### Task input
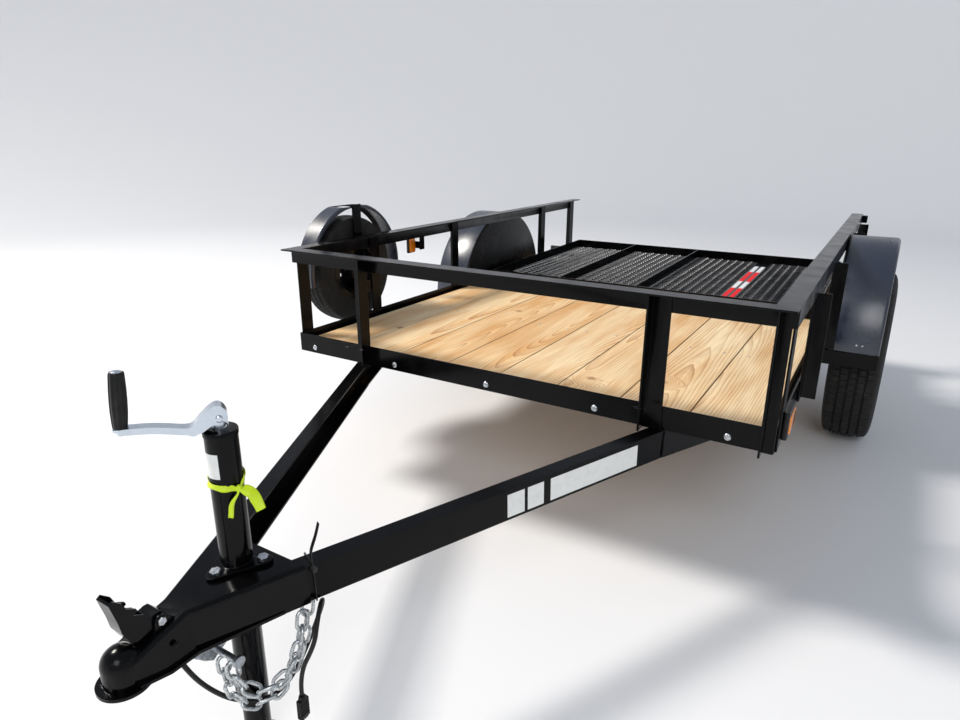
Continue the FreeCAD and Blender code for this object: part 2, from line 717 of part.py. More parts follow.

--

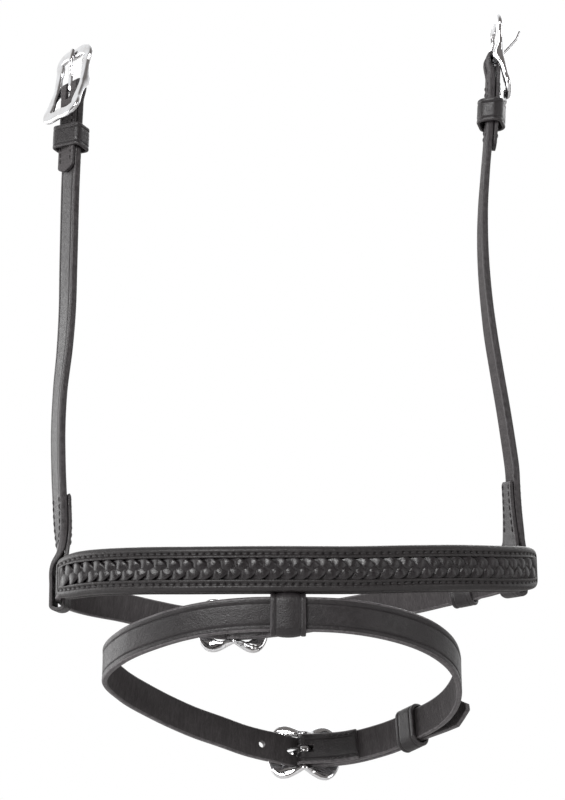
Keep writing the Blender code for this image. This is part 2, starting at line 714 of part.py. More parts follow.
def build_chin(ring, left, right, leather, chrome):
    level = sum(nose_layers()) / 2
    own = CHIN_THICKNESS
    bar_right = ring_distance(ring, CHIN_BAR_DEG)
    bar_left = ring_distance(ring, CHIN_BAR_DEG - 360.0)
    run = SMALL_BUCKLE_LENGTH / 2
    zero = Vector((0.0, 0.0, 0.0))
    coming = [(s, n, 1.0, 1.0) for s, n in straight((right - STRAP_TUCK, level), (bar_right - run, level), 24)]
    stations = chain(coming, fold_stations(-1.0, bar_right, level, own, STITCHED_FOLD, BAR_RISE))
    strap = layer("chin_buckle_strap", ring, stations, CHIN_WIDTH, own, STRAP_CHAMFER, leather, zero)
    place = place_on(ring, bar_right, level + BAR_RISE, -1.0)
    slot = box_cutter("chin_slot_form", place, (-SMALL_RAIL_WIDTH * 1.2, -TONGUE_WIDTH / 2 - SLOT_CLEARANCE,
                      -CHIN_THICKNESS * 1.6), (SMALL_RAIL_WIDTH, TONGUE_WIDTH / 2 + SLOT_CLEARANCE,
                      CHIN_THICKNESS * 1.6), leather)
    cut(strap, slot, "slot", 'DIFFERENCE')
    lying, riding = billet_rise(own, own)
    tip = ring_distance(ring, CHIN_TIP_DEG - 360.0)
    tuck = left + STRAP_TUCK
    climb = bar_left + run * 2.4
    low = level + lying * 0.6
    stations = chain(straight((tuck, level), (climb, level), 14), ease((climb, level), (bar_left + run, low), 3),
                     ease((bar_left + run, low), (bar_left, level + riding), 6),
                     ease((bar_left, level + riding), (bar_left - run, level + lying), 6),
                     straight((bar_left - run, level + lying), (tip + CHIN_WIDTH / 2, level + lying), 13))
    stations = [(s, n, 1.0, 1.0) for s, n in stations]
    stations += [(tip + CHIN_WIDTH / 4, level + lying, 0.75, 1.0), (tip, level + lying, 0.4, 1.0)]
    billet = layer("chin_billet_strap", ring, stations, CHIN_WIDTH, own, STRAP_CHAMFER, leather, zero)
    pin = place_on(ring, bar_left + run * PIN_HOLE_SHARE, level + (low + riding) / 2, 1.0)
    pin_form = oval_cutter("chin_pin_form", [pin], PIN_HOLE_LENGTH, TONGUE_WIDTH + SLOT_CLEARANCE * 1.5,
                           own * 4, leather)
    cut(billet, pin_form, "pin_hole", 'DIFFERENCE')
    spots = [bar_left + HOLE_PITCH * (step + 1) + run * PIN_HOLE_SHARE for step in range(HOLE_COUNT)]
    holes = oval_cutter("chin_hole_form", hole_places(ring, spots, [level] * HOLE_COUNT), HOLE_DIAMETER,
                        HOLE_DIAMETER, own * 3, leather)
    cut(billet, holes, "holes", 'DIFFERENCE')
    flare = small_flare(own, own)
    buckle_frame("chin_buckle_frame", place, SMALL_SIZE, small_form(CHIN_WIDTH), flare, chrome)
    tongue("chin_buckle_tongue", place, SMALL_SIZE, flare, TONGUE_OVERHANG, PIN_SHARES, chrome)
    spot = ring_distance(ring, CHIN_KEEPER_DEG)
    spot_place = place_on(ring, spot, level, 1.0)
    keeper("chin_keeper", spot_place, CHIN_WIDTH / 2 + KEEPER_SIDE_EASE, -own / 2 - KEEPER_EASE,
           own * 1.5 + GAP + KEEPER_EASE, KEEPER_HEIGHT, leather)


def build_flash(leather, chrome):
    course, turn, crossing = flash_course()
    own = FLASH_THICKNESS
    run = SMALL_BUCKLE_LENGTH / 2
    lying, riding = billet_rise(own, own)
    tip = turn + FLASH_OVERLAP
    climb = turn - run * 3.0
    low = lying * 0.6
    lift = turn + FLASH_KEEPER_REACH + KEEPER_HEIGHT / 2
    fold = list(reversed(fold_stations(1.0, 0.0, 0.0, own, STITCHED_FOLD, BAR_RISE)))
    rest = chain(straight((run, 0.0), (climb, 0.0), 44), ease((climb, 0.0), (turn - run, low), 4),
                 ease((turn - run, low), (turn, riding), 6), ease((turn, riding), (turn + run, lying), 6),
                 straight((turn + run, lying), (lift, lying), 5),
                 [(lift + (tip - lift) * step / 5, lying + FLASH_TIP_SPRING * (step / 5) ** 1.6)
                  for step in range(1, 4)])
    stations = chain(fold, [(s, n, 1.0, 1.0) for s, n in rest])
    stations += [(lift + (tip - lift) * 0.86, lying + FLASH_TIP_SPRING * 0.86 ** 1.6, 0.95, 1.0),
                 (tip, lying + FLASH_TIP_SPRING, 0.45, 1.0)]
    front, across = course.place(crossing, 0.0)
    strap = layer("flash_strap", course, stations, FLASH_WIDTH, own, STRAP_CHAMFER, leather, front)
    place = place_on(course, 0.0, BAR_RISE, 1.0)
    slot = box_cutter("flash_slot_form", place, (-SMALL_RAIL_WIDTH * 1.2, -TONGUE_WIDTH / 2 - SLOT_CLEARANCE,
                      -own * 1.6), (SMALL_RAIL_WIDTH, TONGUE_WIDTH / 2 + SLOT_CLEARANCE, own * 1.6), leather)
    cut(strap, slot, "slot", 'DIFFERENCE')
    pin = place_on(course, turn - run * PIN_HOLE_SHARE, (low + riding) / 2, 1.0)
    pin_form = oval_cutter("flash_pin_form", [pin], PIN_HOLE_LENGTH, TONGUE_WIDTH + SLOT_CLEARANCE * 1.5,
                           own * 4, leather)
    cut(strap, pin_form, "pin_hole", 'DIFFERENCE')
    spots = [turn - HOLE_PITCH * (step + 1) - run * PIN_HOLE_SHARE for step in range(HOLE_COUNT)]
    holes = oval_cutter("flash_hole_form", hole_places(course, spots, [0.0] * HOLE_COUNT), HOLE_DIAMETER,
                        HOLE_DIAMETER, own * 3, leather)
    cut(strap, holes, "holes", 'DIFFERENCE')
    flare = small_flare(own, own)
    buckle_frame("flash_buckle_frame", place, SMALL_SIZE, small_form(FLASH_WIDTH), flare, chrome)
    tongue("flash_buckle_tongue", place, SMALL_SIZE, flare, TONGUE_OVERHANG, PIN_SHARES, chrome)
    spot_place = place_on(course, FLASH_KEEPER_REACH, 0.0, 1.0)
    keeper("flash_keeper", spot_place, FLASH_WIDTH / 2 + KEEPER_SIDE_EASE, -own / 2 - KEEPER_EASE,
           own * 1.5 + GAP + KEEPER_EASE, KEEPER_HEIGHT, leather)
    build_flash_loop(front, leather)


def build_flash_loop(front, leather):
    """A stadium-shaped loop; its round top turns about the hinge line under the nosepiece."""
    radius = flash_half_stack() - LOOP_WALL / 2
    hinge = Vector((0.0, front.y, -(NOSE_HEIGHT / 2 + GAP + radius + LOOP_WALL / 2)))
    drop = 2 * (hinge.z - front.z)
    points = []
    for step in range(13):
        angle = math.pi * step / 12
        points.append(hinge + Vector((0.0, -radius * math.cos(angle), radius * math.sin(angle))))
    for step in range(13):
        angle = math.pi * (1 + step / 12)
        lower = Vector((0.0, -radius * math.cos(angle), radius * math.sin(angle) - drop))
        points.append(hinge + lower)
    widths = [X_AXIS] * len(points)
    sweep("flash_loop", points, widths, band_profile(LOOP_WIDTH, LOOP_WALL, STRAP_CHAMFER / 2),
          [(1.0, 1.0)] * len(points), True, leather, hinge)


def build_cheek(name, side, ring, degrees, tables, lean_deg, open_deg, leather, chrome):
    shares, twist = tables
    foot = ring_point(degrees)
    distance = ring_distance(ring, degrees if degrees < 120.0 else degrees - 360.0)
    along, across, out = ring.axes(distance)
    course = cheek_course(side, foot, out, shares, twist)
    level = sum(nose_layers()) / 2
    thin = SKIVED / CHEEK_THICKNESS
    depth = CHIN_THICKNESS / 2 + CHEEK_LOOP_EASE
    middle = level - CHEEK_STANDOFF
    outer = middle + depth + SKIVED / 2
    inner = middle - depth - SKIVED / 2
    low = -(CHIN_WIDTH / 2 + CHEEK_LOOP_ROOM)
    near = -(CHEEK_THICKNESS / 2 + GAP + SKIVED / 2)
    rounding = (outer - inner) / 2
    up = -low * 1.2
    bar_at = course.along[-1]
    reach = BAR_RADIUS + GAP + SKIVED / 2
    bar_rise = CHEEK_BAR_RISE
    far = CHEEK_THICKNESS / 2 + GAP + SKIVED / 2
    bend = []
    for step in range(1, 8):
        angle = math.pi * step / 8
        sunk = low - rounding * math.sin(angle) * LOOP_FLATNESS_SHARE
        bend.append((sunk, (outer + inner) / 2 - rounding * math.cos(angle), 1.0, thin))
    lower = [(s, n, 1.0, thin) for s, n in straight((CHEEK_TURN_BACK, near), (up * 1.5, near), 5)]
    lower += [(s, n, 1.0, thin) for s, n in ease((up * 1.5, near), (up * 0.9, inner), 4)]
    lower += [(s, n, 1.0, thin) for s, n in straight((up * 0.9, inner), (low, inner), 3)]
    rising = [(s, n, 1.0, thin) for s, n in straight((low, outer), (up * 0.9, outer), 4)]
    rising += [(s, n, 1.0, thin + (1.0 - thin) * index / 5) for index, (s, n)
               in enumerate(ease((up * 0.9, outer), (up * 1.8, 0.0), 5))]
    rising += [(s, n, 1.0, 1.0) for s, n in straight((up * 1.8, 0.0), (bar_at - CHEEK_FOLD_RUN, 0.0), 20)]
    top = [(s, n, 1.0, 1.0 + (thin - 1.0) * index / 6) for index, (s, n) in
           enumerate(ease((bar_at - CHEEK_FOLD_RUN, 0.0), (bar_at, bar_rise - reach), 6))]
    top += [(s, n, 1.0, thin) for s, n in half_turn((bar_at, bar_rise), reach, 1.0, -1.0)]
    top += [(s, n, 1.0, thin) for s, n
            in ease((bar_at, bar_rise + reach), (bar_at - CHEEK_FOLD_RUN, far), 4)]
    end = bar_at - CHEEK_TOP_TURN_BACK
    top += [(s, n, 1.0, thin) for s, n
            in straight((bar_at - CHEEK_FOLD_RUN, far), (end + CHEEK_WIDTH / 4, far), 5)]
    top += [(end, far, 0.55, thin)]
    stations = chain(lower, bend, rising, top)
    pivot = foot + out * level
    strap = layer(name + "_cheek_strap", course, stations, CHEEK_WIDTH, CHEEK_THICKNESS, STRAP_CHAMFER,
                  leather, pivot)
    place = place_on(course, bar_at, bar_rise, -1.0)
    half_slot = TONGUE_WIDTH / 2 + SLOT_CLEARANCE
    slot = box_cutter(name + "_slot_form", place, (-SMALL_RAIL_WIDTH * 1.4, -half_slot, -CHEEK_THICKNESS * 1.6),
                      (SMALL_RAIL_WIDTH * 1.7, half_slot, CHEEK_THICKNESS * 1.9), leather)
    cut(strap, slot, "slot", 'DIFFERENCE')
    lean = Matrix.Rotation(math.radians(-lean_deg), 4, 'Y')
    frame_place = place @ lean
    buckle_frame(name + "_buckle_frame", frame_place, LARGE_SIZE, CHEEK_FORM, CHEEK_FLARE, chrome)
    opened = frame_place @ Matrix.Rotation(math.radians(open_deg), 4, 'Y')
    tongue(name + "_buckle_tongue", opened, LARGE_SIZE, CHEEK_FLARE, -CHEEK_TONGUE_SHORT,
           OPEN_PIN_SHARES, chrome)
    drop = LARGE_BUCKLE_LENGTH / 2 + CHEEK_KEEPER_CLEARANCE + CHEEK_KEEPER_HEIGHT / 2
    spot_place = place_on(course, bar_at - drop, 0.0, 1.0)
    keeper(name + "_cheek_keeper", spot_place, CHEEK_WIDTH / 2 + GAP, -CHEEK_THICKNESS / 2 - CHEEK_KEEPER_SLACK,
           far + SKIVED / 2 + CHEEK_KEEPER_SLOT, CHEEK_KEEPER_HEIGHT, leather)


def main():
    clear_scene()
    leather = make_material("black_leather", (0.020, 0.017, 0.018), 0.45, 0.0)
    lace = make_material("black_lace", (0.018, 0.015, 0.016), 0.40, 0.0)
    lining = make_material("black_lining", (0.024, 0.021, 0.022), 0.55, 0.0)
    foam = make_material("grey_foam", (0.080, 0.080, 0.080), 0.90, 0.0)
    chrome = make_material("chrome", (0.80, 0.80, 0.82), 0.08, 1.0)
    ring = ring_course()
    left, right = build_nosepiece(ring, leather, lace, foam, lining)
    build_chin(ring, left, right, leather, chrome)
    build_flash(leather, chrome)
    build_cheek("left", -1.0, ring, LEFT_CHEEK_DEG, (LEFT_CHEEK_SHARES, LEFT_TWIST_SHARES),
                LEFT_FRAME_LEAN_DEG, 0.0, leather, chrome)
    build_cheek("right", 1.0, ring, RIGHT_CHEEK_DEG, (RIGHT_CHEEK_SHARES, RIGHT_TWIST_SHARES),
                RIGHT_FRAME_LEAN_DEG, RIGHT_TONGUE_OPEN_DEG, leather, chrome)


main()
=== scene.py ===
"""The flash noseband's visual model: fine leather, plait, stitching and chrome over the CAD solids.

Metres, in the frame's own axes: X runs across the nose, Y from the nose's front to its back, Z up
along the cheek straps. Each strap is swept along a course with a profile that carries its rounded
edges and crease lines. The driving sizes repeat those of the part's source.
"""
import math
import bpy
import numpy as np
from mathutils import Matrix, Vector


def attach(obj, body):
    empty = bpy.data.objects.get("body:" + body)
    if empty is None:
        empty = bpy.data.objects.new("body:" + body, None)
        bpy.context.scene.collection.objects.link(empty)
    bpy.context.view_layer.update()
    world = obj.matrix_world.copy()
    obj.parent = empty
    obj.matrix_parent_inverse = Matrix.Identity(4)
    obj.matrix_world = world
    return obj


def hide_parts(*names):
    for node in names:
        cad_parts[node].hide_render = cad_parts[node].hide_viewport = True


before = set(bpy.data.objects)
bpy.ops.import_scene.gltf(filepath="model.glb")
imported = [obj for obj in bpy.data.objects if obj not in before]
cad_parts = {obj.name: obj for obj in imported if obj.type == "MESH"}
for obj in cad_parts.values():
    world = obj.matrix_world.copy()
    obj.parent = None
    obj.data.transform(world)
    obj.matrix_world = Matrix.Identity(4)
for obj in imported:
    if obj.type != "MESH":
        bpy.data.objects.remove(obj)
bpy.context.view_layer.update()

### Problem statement
Begin at the line that has "left, right = build_nosepiece(ring, leather, lace, foam, lining)" in the entries above; stop after the line that has "the CAD solids.". Transcribe exactly those lines and no others.

### Written answer
    left, right = build_nosepiece(ring, leather, lace, foam, lining)
    build_chin(ring, left, right, leather, chrome)
    build_flash(leather, chrome)
    build_cheek("left", -1.0, ring, LEFT_CHEEK_DEG, (LEFT_CHEEK_SHARES, LEFT_TWIST_SHARES),
                LEFT_FRAME_LEAN_DEG, 0.0, leather, chrome)
    build_cheek("right", 1.0, ring, RIGHT_CHEEK_DEG, (RIGHT_CHEEK_SHARES, RIGHT_TWIST_SHARES),
                RIGHT_FRAME_LEAN_DEG, RIGHT_TONGUE_OPEN_DEG, leather, chrome)


main()
=== scene.py ===
"""The flash noseband's visual model: fine leather, plait, stitching and chrome over the CAD solids.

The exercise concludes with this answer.